What is a good contribution margin on Amazon?

This is category-dependent, but your margin must comfortably exceed your break-even ACoS. For most brands, a contribution margin of 25% or higher is a healthy target. Below 15% is the danger zone, where any unexpected fee increase can push you into the red.

How do I calculate break-even ACoS?

It’s a simple, non-negotiable formula: your break-even ACoS equals your contribution margin percentage. If your true contribution margin is 32%, your break-even ACoS is 32%. End of story.

Why is my ROAS high but profit low?

This classic disconnect is likely caused by a margin miscalculation or branded ad cannibalization. Either your initial margin math is wrong (you’re using gross margin), or a high ROAS on branded search campaigns is masking poor performance elsewhere.

Should I stop advertising low-margin SKUs?
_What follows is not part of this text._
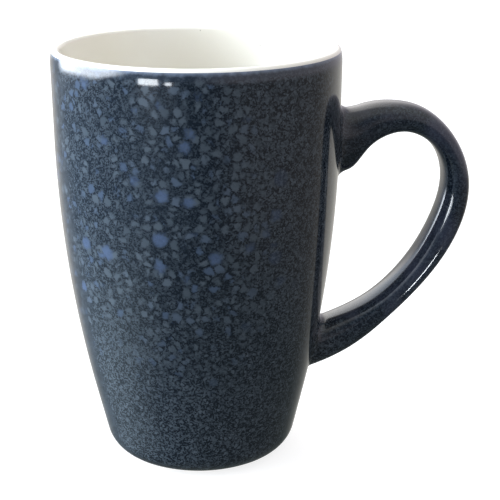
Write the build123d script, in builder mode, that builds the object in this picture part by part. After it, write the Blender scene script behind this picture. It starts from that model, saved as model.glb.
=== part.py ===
from build123d import *
from math import cos, radians, sin, tan
import os

# A tall tapered ceramic mug with an ear-shaped handle, made as its fired clay pieces, the slip that joins
# them, and their glazes. Units are millimetres and +Z is up. The origin is where the cup's axis meets the
# plane that the foot ring stands on, and the handle points along +X.
#
# Each outline of the cup takes an inset: 0 gives the glazed surface, and GLAZE gives the clay beneath it.
# Arcs keep their centres and only change radius, so a coat of glaze has the same thickness everywhere.

# ---------------------------------------------------------------- driving dimensions
HEIGHT = 121.0  # foot plane to the crest of the rim
RIM_RADIUS = 41.0  # the widest part of the glazed wall, just under the lip
GLAZE = 0.45  # thickness of each coat of glaze

# The outside of the wall, from the rim down: nearly upright, a long belly arc, a cone, then the heel.
WALL_LEAN = 0.75  # degrees outward of the nearly upright part
BELLY_TOP = 96.0
BELLY_BOTTOM = 20.0
TAPER = 13.25  # degrees of the cone below the belly
HEEL_RADIUS = 8.8
GLAZE_LINE = 70.0  # where the outer glaze ends on the heel, in degrees below the horizontal

# The rim: the wall turns gently inward, then a tight arc goes over the crest to the inside.
LIP_RADIUS = 12.0
LIP_TURN = 15.0  # degrees that the lip turns inward; the outer glaze and the white liner meet there
CREST_RADIUS = 1.2

# The inside follows the outside, and the wall thickens downwards.
INNER_LEAN = 1.2
INNER_BELLY_TOP = 106.0
INNER_BELLY_BOTTOM = 25.0
INNER_TAPER = 13.0
FLOOR_HEIGHT = 6.5
FLOOR_FILLET = 12.0

# The foot ring and the glazed recess inside it.
FOOT_OUTER = 21.9
FOOT_INNER = 17.6
FOOT_BEVEL = 0.5
RECESS_DEPTH = 2.0  # from the foot plane to the glazed ceiling
RECESS_FILLET = 1.6

# The handle's side view: each pair is a point on its outer edge and the matching point on its inner edge,
# from the upper root, inside the cup's wall, round to the lower one. Its section is an ellipse across each
# pair.
HANDLE_EDGES = [
    ((37.0, 102.3), (37.0, 84.3)),
    ((40.5, 102.2), (40.5, 84.0)),
    ((44.0, 102.4), (44.0, 84.5)),
    ((49.0, 103.5), (49.0, 90.2)),
    ((55.5, 104.1), (55.5, 94.5)),
    ((64.4, 102.5), (61.8, 94.9)),
    ((73.2, 95.9), (68.3, 91.2)),
    ((79.8, 81.0), (72.3, 80.5)),
    ((77.2, 65.0), (69.3, 68.0)),
    ((68.4, 50.8), (62.2, 55.5)),
    ((56.3, 38.2), (51.0, 44.7)),
    ((45.0, 29.2), (42.0, 40.2)),
    ((37.0, 25.3), (37.0, 38.3)),
    ((29.0, 22.8), (29.0, 35.8)),
]
HANDLE_WIDTH = 13.6  # across the handle at its waist
ROOT_WIDTH = 15.4  # across it where it meets the wall

# The slip that lutes the handle on: a thin pad at each root, squeezed out into a smooth collar round it.
SLIP_PAD = 0.35
UPPER_COLLAR = 3.0  # radius of the glazed hollow round the upper root
LOWER_COLLAR = 2.0
ROOT_REACH = 52.0  # both collars lie closer to the cup's axis than this

# ---------------------------------------------------------------- centres that follow from them
lean, taper, turn = radians(WALL_LEAN), radians(TAPER), radians(LIP_TURN)
inner_lean, inner_taper = radians(INNER_LEAN), radians(INNER_TAPER)

crest_height = HEIGHT - CREST_RADIUS
lip_height = crest_height - (LIP_RADIUS - CREST_RADIUS) * sin(turn)
lip_centre = (RIM_RADIUS - LIP_RADIUS, lip_height)
crest_centre = (lip_centre[0] + (LIP_RADIUS - CREST_RADIUS) * cos(turn), crest_height)


def arc_between(x, top, bottom, upper_tilt, lower_tilt):
    """The radius and centre of the wall's arc from height top, at radius x, down to height bottom."""
    radius = (top - bottom) / (sin(lower_tilt) - sin(upper_tilt))
    return radius, (x - radius * cos(upper_tilt), top + radius * sin(upper_tilt))


def rounding_centre(arc_radius, arc_centre, tilt, radius, level):
    """The centre of a rounding that touches both the cone under an arc of the wall and the plane at level."""
    x = arc_centre[0] + arc_radius * cos(tilt)
    z = arc_centre[1] - arc_radius * sin(tilt)
    return (x - (z - level - radius) * tan(tilt) - radius / cos(tilt), level + radius)


belly_top_x = RIM_RADIUS - (lip_height - BELLY_TOP) * tan(lean)
belly_radius, belly_centre = arc_between(belly_top_x, BELLY_TOP, BELLY_BOTTOM, lean, taper)
heel_centre = rounding_centre(belly_radius, belly_centre, taper, HEEL_RADIUS, 0)

mouth_x = crest_centre[0] - CREST_RADIUS * cos(inner_lean)
inner_top_x = mouth_x - (crest_height - INNER_BELLY_TOP) * tan(inner_lean)
inner_radius, inner_centre = arc_between(
    inner_top_x, INNER_BELLY_TOP, INNER_BELLY_BOTTOM, inner_lean, inner_taper
)
floor_centre = rounding_centre(inner_radius, inner_centre, inner_taper, FLOOR_FILLET, FLOOR_HEIGHT)
recess_centre = (FOOT_INNER - RECESS_FILLET, RECESS_DEPTH + GLAZE - RECESS_FILLET)

# Outlines are drawn on the far side of the axis from the handle, so that the seams of the turned surfaces
# stay clear of its roots.
profile_plane = Plane((0, 0, 0), x_dir=(-1, 0, 0), z_dir=(0, 1, 0))


# ---------------------------------------------------------------- outlines, drawn inside a BuildLine
def draw_outside(inset):
    """The outside of the cup, from the glaze line on the heel up to the lip. Returns its two ends."""
    heel = CenterArc(heel_centre, HEEL_RADIUS - inset, -GLAZE_LINE, GLAZE_LINE - TAPER)
    belly = CenterArc(belly_centre, belly_radius - inset, -TAPER, TAPER - WALL_LEAN)
    lip = CenterArc(lip_centre, LIP_RADIUS - inset, -WALL_LEAN, WALL_LEAN + LIP_TURN)
    Line(heel @ 1, belly @ 0)
    Line(belly @ 1, lip @ 0)
    return heel @ 0, lip @ 1


def draw_inside(inset):
    """The crest of the rim and the inside of the cup, to the middle of its floor. Returns its two ends."""
    crest = CenterArc(crest_centre, CREST_RADIUS - inset, LIP_TURN, 180 - INNER_LEAN - LIP_TURN)
    belly = CenterArc(inner_centre, inner_radius + inset, -INNER_LEAN, INNER_LEAN - INNER_TAPER)
    corner = CenterArc(floor_centre, FLOOR_FILLET + inset, -INNER_TAPER, INNER_TAPER - 90)
    Line(crest @ 1, belly @ 0)
    Line(belly @ 1, corner @ 0)
    floor = Line(corner @ 1, (0, FLOOR_HEIGHT - inset))
    return crest @ 0, floor @ 1


def draw_recess(inset):
    """The ceiling of the recess under the cup and its rounded corner. Returns its two ends."""
    corner = CenterArc(recess_centre, RECESS_FILLET - GLAZE + inset, 0, 90)
    ceiling = Line(corner @ 1, (0, RECESS_DEPTH + inset))
    return corner @ 0, ceiling @ 1


# ---------------------------------------------------------------- solid forms that the pieces are cut from
def cup_form(inset):
    """The cup filled in: a solid of revolution out to the wall's surface at this inset."""
    with BuildPart() as form:
        with BuildSketch(profile_plane):
            with BuildLine():
                low, high = draw_outside(inset)
                Polyline(high, crest_centre, (0, crest_centre[1]), (0, heel_centre[1]), heel_centre, low)
            make_face()
        revolve(axis=Axis.Z)
    return form.part


def handle_form(inset):
    """The handle, with both ends run on into the cup's wall, lofted through an ellipse at each pair."""
    last = len(HANDLE_EDGES) - 1
    with BuildPart() as form:
        for number, ((outer_x, outer_z), (inner_x, inner_z)) in enumerate(HANDLE_EDGES):
            outer, inner = Vector(outer_x, 0, outer_z), Vector(inner_x, 0, inner_z)
            thickness = outer - inner
            root_share = max(0, 4 * abs(number / last - 0.5) - 1)
            width = HANDLE_WIDTH + (ROOT_WIDTH - HANDLE_WIDTH) * root_share**2
            half_sizes = (thickness.length / 2 - inset, width / 2 - inset)
            section = Plane((outer + inner) / 2, x_dir=thickness, z_dir=thickness.cross(Vector(0, 1, 0)))
            with BuildSketch(section):
                with BuildLine():
                    EllipticalCenterArc((0, 0), *half_sizes, -90, arc_size=180)
                    EllipticalCenterArc((0, 0), *half_sizes, 90, arc_size=180)
                make_face()
        loft()
    return form.part


def joined_form(inset):
    """The filled cup and its handle in one, with the smooth hollow of a slip collar round each root."""
    with BuildPart() as form:
        add(cup_form(inset))
        add(handle_form(inset))
        roots = form.edges(Select.NEW)
        upper_root = roots.filter_by_position(Axis.Z, HEIGHT / 2, HEIGHT)
        lower_root = roots.filter_by_position(Axis.Z, 0, HEIGHT / 2)
        fillet(upper_root, UPPER_COLLAR + inset)
        fillet(lower_root, LOWER_COLLAR + inset)
    return form.part


glazed_form = joined_form(0)
clay_form = joined_form(GLAZE)
wall_form = cup_form(GLAZE)

# ---------------------------------------------------------------- fired clay
with BuildPart() as cup_body:
    with BuildSketch(profile_plane):
        with BuildLine():
            heel_end, lip_end = draw_outside(GLAZE)
            draw_inside(GLAZE)
            recess_edge, recess_middle = draw_recess(GLAZE)
            Line((0, FLOOR_HEIGHT - GLAZE), recess_middle)
            Polyline(
                recess_edge,
                (FOOT_INNER, FOOT_BEVEL),
                (FOOT_INNER + FOOT_BEVEL, 0),
                (FOOT_OUTER, 0),
                heel_end,
            )
        make_face()
    revolve(axis=Axis.Z)
cup_body.part.label = "cup_body"

with BuildPart() as handle:
    add(handle_form(GLAZE))
    add(cup_form(GLAZE - SLIP_PAD), mode=Mode.SUBTRACT)
handle.part.label = "handle"

# ------------------------------------------------------ luting slip: a pad and a collar at each root
with BuildPart() as upper_slip_joint:
    with Locations((0, 0, HEIGHT / 2)):
        Box(ROOT_REACH, RIM_RADIUS, HEIGHT / 2, align=(Align.MIN, Align.CENTER, Align.MIN))
    add(clay_form, mode=Mode.INTERSECT)
    add(wall_form, mode=Mode.SUBTRACT)
    add(handle.part, mode=Mode.SUBTRACT)
upper_slip_joint.part.label = "upper_slip_joint"

with BuildPart() as lower_slip_joint:
    with Locations((0, 0, HEEL_RADIUS)):
        Box(ROOT_REACH, RIM_RADIUS, HEIGHT / 2 - HEEL_RADIUS, align=(Align.MIN, Align.CENTER, Align.MIN))
    add(clay_form, mode=Mode.INTERSECT)
    add(wall_form, mode=Mode.SUBTRACT)
    add(handle.part, mode=Mode.SUBTRACT)
lower_slip_joint.part.label = "lower_slip_joint"

# ---------------------------------------------------------------- glazes
with BuildPart() as outer_glaze:
    add(glazed_form)
    add(clay_form, mode=Mode.SUBTRACT)
outer_glaze.part.label = "outer_glaze"

with BuildPart() as liner_glaze:
    with BuildSketch(profile_plane):
        with BuildLine():
            face_top, face_middle = draw_inside(0)
            clay_top, clay_middle = draw_inside(GLAZE)
            Line(face_top, clay_top)
            Line(face_middle, clay_middle)
        make_face()
    revolve(axis=Axis.Z)
liner_glaze.part.label = "liner_glaze"

with BuildPart() as base_glaze:
    with BuildSketch(profile_plane):
        with BuildLine():
            face_edge, face_centre = draw_recess(0)
            clay_edge, clay_centre = draw_recess(GLAZE)
            Line(face_edge, clay_edge)
            Line(face_centre, clay_centre)
        make_face()
    revolve(axis=Axis.Z)
base_glaze.part.label = "base_glaze"

# ---------------------------------------------------------------- files
os.makedirs("parts", exist_ok=True)
for piece in (cup_body, handle, upper_slip_joint, lower_slip_joint, outer_glaze, liner_glaze, base_glaze):
    export_step(piece.part, f"parts/{piece.part.label}.step")
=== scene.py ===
import math
from collections import Counter

import bpy
import numpy as np
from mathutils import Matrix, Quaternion, Vector


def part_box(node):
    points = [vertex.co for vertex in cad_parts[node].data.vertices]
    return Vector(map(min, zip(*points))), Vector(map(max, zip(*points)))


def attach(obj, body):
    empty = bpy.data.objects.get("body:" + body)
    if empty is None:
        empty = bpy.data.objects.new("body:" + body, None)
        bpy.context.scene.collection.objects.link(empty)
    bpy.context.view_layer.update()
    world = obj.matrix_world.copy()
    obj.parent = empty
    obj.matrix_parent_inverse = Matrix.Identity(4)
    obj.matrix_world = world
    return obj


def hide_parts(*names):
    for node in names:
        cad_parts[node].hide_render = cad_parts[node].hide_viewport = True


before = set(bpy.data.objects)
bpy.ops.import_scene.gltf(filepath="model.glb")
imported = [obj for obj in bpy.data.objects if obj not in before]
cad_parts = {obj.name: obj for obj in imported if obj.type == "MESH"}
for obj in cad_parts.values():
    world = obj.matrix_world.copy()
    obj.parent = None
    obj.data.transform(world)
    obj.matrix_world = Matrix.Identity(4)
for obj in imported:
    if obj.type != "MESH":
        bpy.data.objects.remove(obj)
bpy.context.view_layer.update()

# The mug's glazes are rebuilt here as smooth closed coats, with procedural glaze and clay materials. Sizes
# are metres, written as millimetres times MM, and angles are degrees. The cup's axis is Z and the handle
# points along +X.
MM = 0.001

# ---------------------------------------------------------------- sizes shared with the CAD outlines
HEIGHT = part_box("liner_glaze")[1][2]
RIM_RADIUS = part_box("outer_glaze")[1][1]
GLAZE = 0.45 * MM
WALL_LEAN = 0.75
BELLY_TOP = 96.0 * MM
BELLY_BOTTOM = 20.0 * MM
TAPER = 13.25
HEEL_RADIUS = 8.8 * MM
GLAZE_LINE = 70.0
LIP_RADIUS = 12.0 * MM
LIP_TURN = 15.0
CREST_RADIUS = 1.2 * MM
INNER_LEAN = 1.2
INNER_BELLY_TOP = 106.0 * MM
INNER_BELLY_BOTTOM = 25.0 * MM
INNER_TAPER = 13.0
FLOOR_HEIGHT = 6.5 * MM
FLOOR_FILLET = 12.0 * MM
FOOT_INNER = 17.6 * MM
RECESS_DEPTH = 2.0 * MM
RECESS_FILLET = 1.6 * MM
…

Not automatically. Before killing ad spend, model elasticity first. Can you raise the price without tanking sales? Can you reduce COGS? Is it a loss leader driving sales of other products? If the answer is no to all, then yes, cut the ad spend. Effective Amazon PPC management services are about driving profit, not just clicks.

Is contribution margin more important than gross margin?

For making ad allocation decisions on Amazon, yes—100%. Gross margin is a high-level accounting metric. Contribution margin is the operational metric that tells you the actual cash generated per sale to fund your growth.